While Patrik Sinkewitz (Quick Step) finished safely in the bunch to retain the overall, he didn’t seem so pleased that he had to wear a raincoat for the much of the day and couldn’t show off the leader’s jersey.
“It was a great feeling to defend the yellow jersey today. Too bad it was raining almost the whole time, that way I couldn’t really show it to the crowd during stage,” Sinkewitz told German television station ARD.
Tour of Germany(GER 2.2)
Stage 4, Bad Tolz to Kulmbach
1. Sebastien Hinault (Fra), Credit Agricole – 181km in 4 hours, 10 minutes, 9 seconds
2. Allan Davis (Aus), Liberty Seguros
3. Tom Boonen (Bel), Quick Step
4. Danilo Hondo (Ger), Gerolsteiner
5. Lubomir Kejval, ZVVZ all same time
65. Christian Vande Velde (USA), Liberty Seguros
DNF David Clinger (USA), Domina Vacanze
Overall standings after four stages
1. Patrick Sinkewitz (Ger), Quick Step 13 hours, 10 minutes, 43 seconds
2. Jan Hruska (Cze), Liberty Seguros +0:11
3. Jan Ullrich (Ger), T-Mobile +0:18
4. Igor Galdeano (Sp), Liberty Seguros +0:18
5. Jens Voigt (Ger), Team CSC +0:23
66. Christian Vande Velde (USA), Liberty Seguros +25:00
Dutch feathers ruffled over naked bike tour plans
A planned nudist bicycle tour in the Netherland’s so called bible-belt has upset local churchmen who are holding their own youth charity bike ride the same day.

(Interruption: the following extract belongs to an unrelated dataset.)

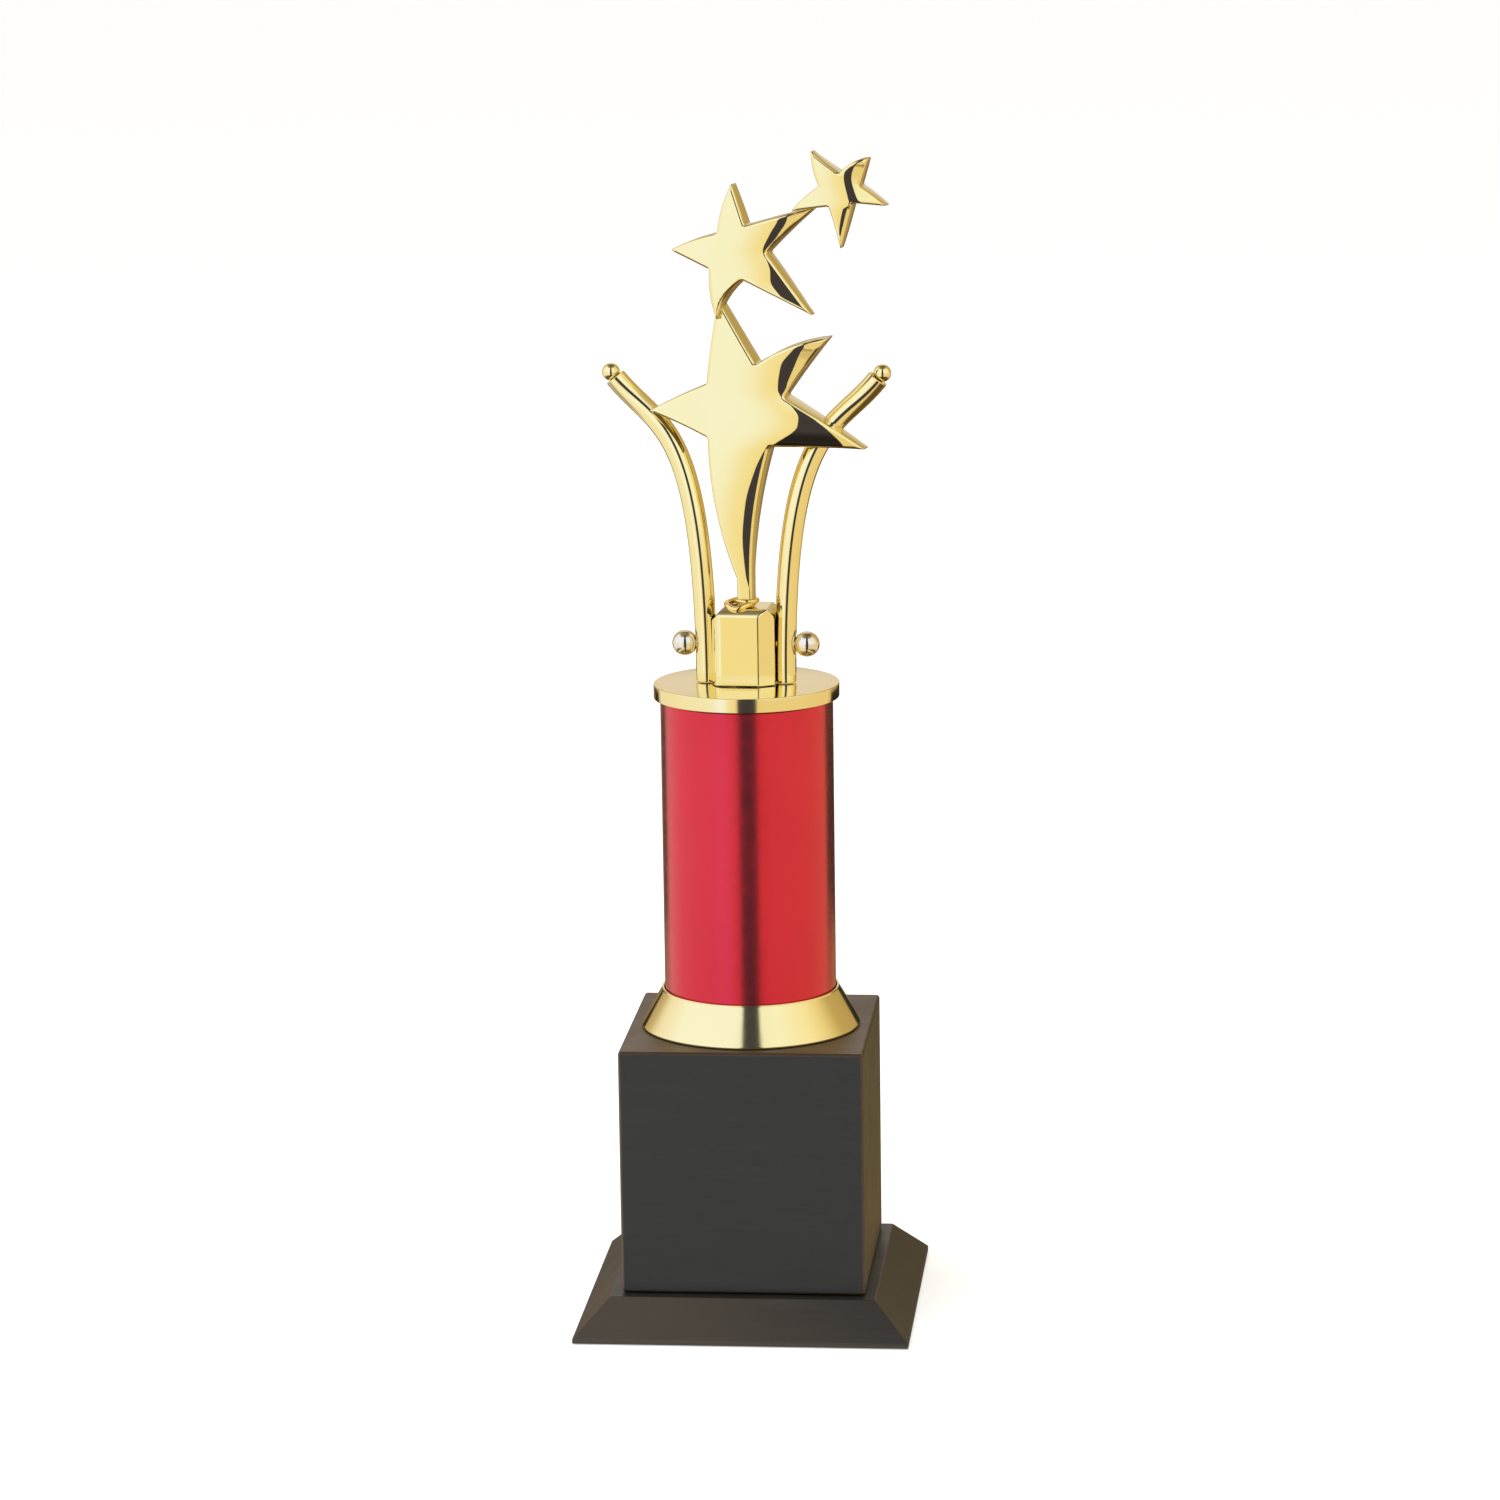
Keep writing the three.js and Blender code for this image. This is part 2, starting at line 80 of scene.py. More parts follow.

They have tried in vain to get local authorities to ban the nudists to stop them clashing with the youth chapter of the Reformed Church when they both take to the road in the eastern town of Apeldoorn on June 12.
The nudist tour is part of the World Naked Bike Ride which also takes place in London, Chicago, Los Angeles, Montreal, Toronto and Pforzheim in Germany.
The organizer of the church bike tour told the ANP news agency Thursday he had tried to coordinate the routes with the nudist tour to avoid any embarrassing meeting but had obtained no reply.
He is now asking the 300 or so cyclists on his youth tour to call the police if they see any nudists.
“Nudity in public is provocative and illegal,” he said.